═══ COLLECTED MATERIAL ═══
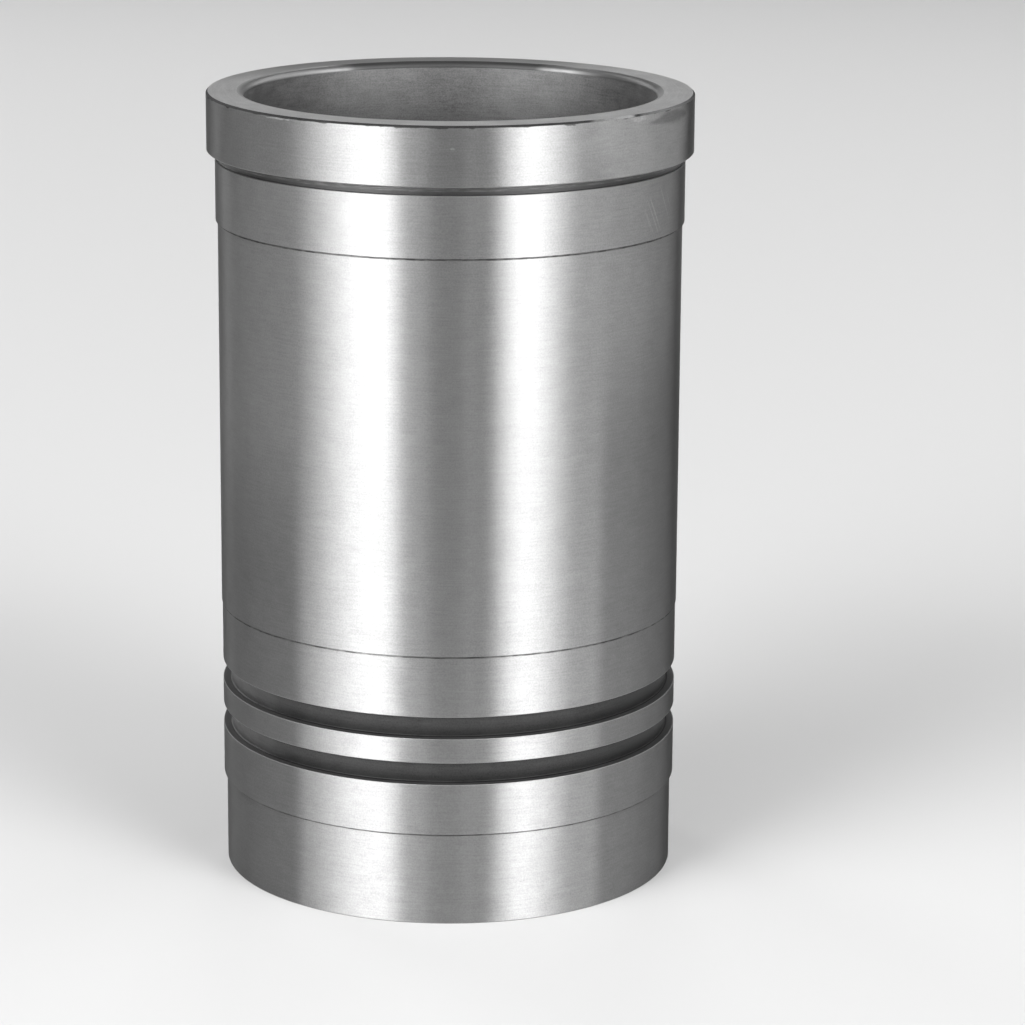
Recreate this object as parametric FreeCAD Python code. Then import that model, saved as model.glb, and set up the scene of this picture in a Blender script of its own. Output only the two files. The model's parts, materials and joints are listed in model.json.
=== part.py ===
import FreeCAD, Part
import math
import os
from collections import namedtuple

# Cylinder liner: a wet cylinder sleeve turned in one piece from a centrifugally cast iron tube.
# It hangs in its block by the flange, is centred by two pilots and is sealed by rings in its lower pilot.
# Origin: centre of the foot face. +Z runs along the bore to the flanged top, where the head seats.
# All sizes are in millimetres. Lengths run along the axis, and depths, rises and drops are radial.

# Tube
bore_diameter = 105.0
body_wall = 6.8
overall_length = 202.7

# Flange at the top
flange_thickness = 15.0
flange_overhang = 2.15
flange_top_chamfer = 0.5
flange_bottom_chamfer = 0.25

# Relief cut into the upper pilot under the flange, so that the flange seats flat
relief_width = 2.2
relief_depth = 0.7

# Upper pilot, which stands proud of the body
upper_pilot_length = 15.6
upper_pilot_rise = 0.55

# Lower pilot, which is ground below the body's size and holds the seal grooves
lower_pilot_drop = 0.2
pilot_above_grooves = 15.7
pilot_below_grooves = 13.3
seal_groove_count = 2
seal_groove_width = 5.5
seal_groove_depth = 2.2
seal_groove_root_flat = 0.3
seal_groove_land = 6.4

# Foot, which leads the liner into the block
foot_length = 23.6
foot_drop = 0.75

# Edges
edge_break = 0.2
bore_mouth_radius = 1.6
bore_foot_chamfer = 1.0

# Radii, from the bore outwards
bore_radius = bore_diameter / 2
body_radius = bore_radius + body_wall
upper_pilot_radius = body_radius + upper_pilot_rise
relief_radius = upper_pilot_radius - relief_depth
flange_radius = upper_pilot_radius + flange_overhang
lower_pilot_radius = body_radius - lower_pilot_drop
seal_groove_radius = lower_pilot_radius - seal_groove_depth
foot_radius = lower_pilot_radius - foot_drop

# Heights, from the foot upwards
seal_groove_pitch = seal_groove_width + seal_groove_land
lowest_groove_bottom = foot_length + pilot_below_grooves
highest_groove_top = lowest_groove_bottom + seal_groove_count * seal_groove_pitch - seal_groove_land
lower_pilot_top = highest_groove_top + pilot_above_grooves
flange_bottom = overall_length - flange_thickness
relief_bottom = flange_bottom - relief_width
upper_pilot_bottom = relief_bottom - upper_pilot_length

Corner = namedtuple("Corner", "radius height cut size")


def sharp(radius, height):
    return Corner(radius, height, "sharp", 0)


def chamfered(radius, height, size):
    return Corner(radius, height, "chamfer", size)


def rounded(radius, height, size):
    return Corner(radius, height, "round", size)


def bore_side():
    """The bore, from the mouth that leads the piston rings in down to the foot."""
    return [
        rounded(bore_radius, overall_length, bore_mouth_radius),
        chamfered(bore_radius, 0, bore_foot_chamfer),
    ]


def shoulder(lower_radius, upper_radius, height):
    """A step between two turned diameters: the inner corner is sharp and the proud edge is broken."""
    small_break = min(edge_break, (upper_radius - lower_radius) / 2)
    return [
        sharp(lower_radius, height),
        chamfered(upper_radius, height, small_break),
    ]


def seal_groove(bottom):
    """A square groove in the lower pilot, with broken edges and the tool's small flats at its roots."""
    top = bottom + seal_groove_width
    return [
        chamfered(lower_pilot_radius, bottom, edge_break),
        chamfered(seal_groove_radius, bottom, seal_groove_root_flat),
        chamfered(seal_groove_radius, top, seal_groove_root_flat),
        chamfered(lower_pilot_radius, top, edge_break),
    ]


def seal_grooves():
    corners = []
    for number in range(seal_groove_count):
        corners += seal_groove(lowest_groove_bottom + number * seal_groove_pitch)
    return corners


def flange():
    """The relief under the flange, then the flange's seat, rim and top edge."""
    return [
        chamfered(upper_pilot_radius, relief_bottom, edge_break),
        sharp(relief_radius, relief_bottom),
        sharp(relief_radius, flange_bottom),
        chamfered(flange_radius, flange_bottom, flange_bottom_chamfer),
        chamfered(flange_radius, overall_length, flange_top_chamfer),
    ]


def liner_corners():
    """The half section's corners: down the bore, then up the outside."""
    return [
        *bore_side(),
        chamfered(foot_radius, 0, edge_break),
        *shoulder(foot_radius, lower_pilot_radius, foot_length),
        *seal_grooves(),
        *shoulder(lower_pilot_radius, body_radius, lower_pilot_top),
        *shoulder(body_radius, upper_pilot_radius, upper_pilot_bottom),
        *flange(),
    ]


def point(corner):
    return FreeCAD.Vector(corner.radius, 0, corner.height)


def cut_corner(before, corner, after):
    """Start, middle and end of what a corner's chamfer or round takes of the outline."""
    apex = point(corner)
    to_before = (point(before) - apex).normalize()
    to_after = (point(after) - apex).normalize()
    if corner.cut != "round":
        return apex + to_before * corner.size, apex, apex + to_after * corner.size
    half_angle = to_before.getAngle(to_after) / 2
    reach = corner.size / math.tan(half_angle)
    bisector = (to_before + to_after).normalize()
    middle = apex + bisector * (corner.size / math.sin(half_angle) - corner.size)
    return apex + to_before * reach, middle, apex + to_after * reach


def section_face(corners):
    """A flat face in the XZ plane whose outline follows the corners, with their chamfers and rounds."""
    cuts = [
        cut_corner(corners[i - 1], corner, corners[(i + 1) % len(corners)])
        for i, corner in enumerate(corners)
    ]
    edges = []
    for i, corner in enumerate(corners):
        start, middle, end = cuts[i]
        if corner.cut == "round":
            edges.append(Part.Arc(start, middle, end).toShape())
        elif corner.cut == "chamfer":
            edges.append(Part.LineSegment(start, end).toShape())
        next_start = cuts[(i + 1) % len(cuts)][0]
        edges.append(Part.LineSegment(end, next_start).toShape())
    return Part.Face(Part.Wire(edges))


def cylinder_liner():
    axis_point = FreeCAD.Vector(0, 0, 0)
    axis = FreeCAD.Vector(0, 0, 1)
    return section_face(liner_corners()).revolve(axis_point, axis, 360)


os.makedirs("parts", exist_ok=True)
liner = cylinder_liner()
liner.exportStep("parts/cylinder_liner.step")
print("solid is valid:", liner.isValid())
print("volume in cubic centimetres:", round(liner.Volume / 1000, 2))
print("box in millimetres:", liner.BoundBox)
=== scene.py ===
import json
import math
from collections import namedtuple

import bpy
from mathutils import Matrix, Vector


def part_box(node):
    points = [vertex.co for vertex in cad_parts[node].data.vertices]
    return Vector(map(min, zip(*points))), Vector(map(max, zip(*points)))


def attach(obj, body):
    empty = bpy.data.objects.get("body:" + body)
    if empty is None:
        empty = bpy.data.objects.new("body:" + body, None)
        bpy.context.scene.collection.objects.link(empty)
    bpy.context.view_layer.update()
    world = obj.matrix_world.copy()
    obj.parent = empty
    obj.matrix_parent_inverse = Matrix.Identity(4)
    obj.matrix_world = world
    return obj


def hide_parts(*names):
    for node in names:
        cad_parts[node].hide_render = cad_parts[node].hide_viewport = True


# Cylinder liner: a wet cylinder sleeve turned in one piece from a centrifugally cast iron tube.
# Sizes are in metres, in the frame of the CAD model: the origin is the centre of the foot face,
# and +Z runs up the bore to the flanged top.

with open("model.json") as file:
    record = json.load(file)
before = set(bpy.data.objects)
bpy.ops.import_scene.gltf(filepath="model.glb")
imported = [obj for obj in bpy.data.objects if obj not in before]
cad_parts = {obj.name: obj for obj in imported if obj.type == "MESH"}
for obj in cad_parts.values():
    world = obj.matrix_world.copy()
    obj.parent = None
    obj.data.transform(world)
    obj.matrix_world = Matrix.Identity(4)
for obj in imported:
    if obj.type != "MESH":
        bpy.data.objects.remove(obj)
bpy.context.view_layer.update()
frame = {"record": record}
mounts = {mount["name"]: mount for mount in frame["record"]["mounts"]}
lowest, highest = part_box("cylinder_liner")
MM = 0.001


def mount_radius(name):
    return mounts[name]["dims"]["r_mm"] * MM


def mount_height(name):
    return mounts[name]["pos_m"][2]


def mount_length(name):
    return mounts[name]["dims"]["length_mm"] * MM


# Sizes that the frame gives. The flange keeps inside the box of the CAD model's flat facets.
OVERALL_LENGTH = highest.z
FLANGE_RADIUS = min(highest.x, highest.y, -lowest.x, -lowest.y)
BORE_RADIUS = mount_radius("piston_bore")
UPPER_PILOT_RADIUS = mount_radius("upper_pilot")
LOWER_PILOT_RADIUS = mount_radius("lower_pilot")
GROOVE_RADIUS = mount_radius("lower_seal_groove")
GROOVE_WIDTH = mount_length("lower_seal_groove")
GROOVE_HEIGHTS = sorted((mount_height("lower_seal_groove"), mount_height("upper_seal_groove")))
FLANGE_BOTTOM = mount_height("flange_seat")

# Other sizes of the turned profile
BODY_RADIUS = 0.0593
FOOT_RADIUS = 0.05835
FOOT_LENGTH = 0.0236
PILOT_ABOVE_GROOVES = 0.0157
RELIEF_WIDTH = 0.0022
RELIEF_RADIUS = 0.05915
UPPER_PILOT_LENGTH = 0.0156

# Edges
BORE_MOUTH_ROUND = 0.0016
BORE_FOOT_CHAMFER = 0.001
FLANGE_TOP_CHAMFER = 0.0005
FLANGE_BOTTOM_CHAMFER = 0.00025
EDGE_ROUND = 0.0002
SHOULDER_ROUND = 0.0001
ROOT_ROUND = 0.0004
RELIEF_ROOT_ROUND = 0.0002

# Heights of the painted shade below each shoulder, and of the darker foot of the relief
PAINTED_SHADE_HEIGHT = 0.0004
RELIEF_FOOT_HEIGHT = 0.0008

# Fineness of the lathe mesh
SEGMENTS = 360
LONGEST_ROW = 0.01
ARC_STEP = 0.00015
FEWEST_ARC_STEPS = 3

# Camera, in the photograph's place
CAMERA_DISTANCE = 1.00767
CAMERA_HEIGHT = 0.34550
CAMERA_LENS = 140.17
CAMERA_SENSOR_WIDTH = 36.0
CAMERA_PITCH = math.radians(14.112)
CAMERA_YAW = math.radians(0.934)
CAMERA_ROLL = math.radians(0.389)

# Studio screens, which stand round the liner, and the faint light from all sides
SCREEN_DISTANCE = 2.4
SCREEN_BOTTOM = 0.15
SCREEN_TOP = 2.7
WORLD_GREY = 0.04

# Floor, which gets paler between two radii as painted light, making up for the weaker light far from the
# liner, and the cove that turns it into a darker wall
FLOOR_COLOUR = 0.63
FLOOR_COLOUR_RADIUS = 0.15
FAR_FLOOR_COLOUR = 0.80
FAR_FLOOR_COLOUR_RADIUS = 1.9
WALL_COLOUR_START = 2.2
WALL_COLOUR = 0.15
COVE_START = 3.2
COVE_RADIUS = 1.5
COVE_STEPS = 12
WALL_TOP = 4.0
FLOOR_SIDES = 96

# Grain of the iron: how fine the speckle, the streaks along their run and the blotches are, the share of
# the streaks beside the speckle, the share of both beside the blotches, and the height of the bump
GRAIN_SCALE = 2600
STREAK_SCALE = 150
BLOTCH_SCALE = 220
STREAK_SHARE = 0.4
FINE_SHARE = 0.78
BUMP_HEIGHT = 0.000002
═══
| TASK INSTRUCTIONS |
Above are the lines; repeat exactly the ones from the line containing "round(liner.Volume / 1000, 2))" down to the line containing "obj.matrix_parent_inverse = Matrix.Identity(4)", both inclusive.

| THE COMPLETED TASK |
print("volume in cubic centimetres:", round(liner.Volume / 1000, 2))
print("box in millimetres:", liner.BoundBox)
=== scene.py ===
import json
import math
from collections import namedtuple

import bpy
from mathutils import Matrix, Vector


def part_box(node):
    points = [vertex.co for vertex in cad_parts[node].data.vertices]
    return Vector(map(min, zip(*points))), Vector(map(max, zip(*points)))


def attach(obj, body):
    empty = bpy.data.objects.get("body:" + body)
    if empty is None:
        empty = bpy.data.objects.new("body:" + body, None)
        bpy.context.scene.collection.objects.link(empty)
    bpy.context.view_layer.update()
    world = obj.matrix_world.copy()
    obj.parent = empty
    obj.matrix_parent_inverse = Matrix.Identity(4)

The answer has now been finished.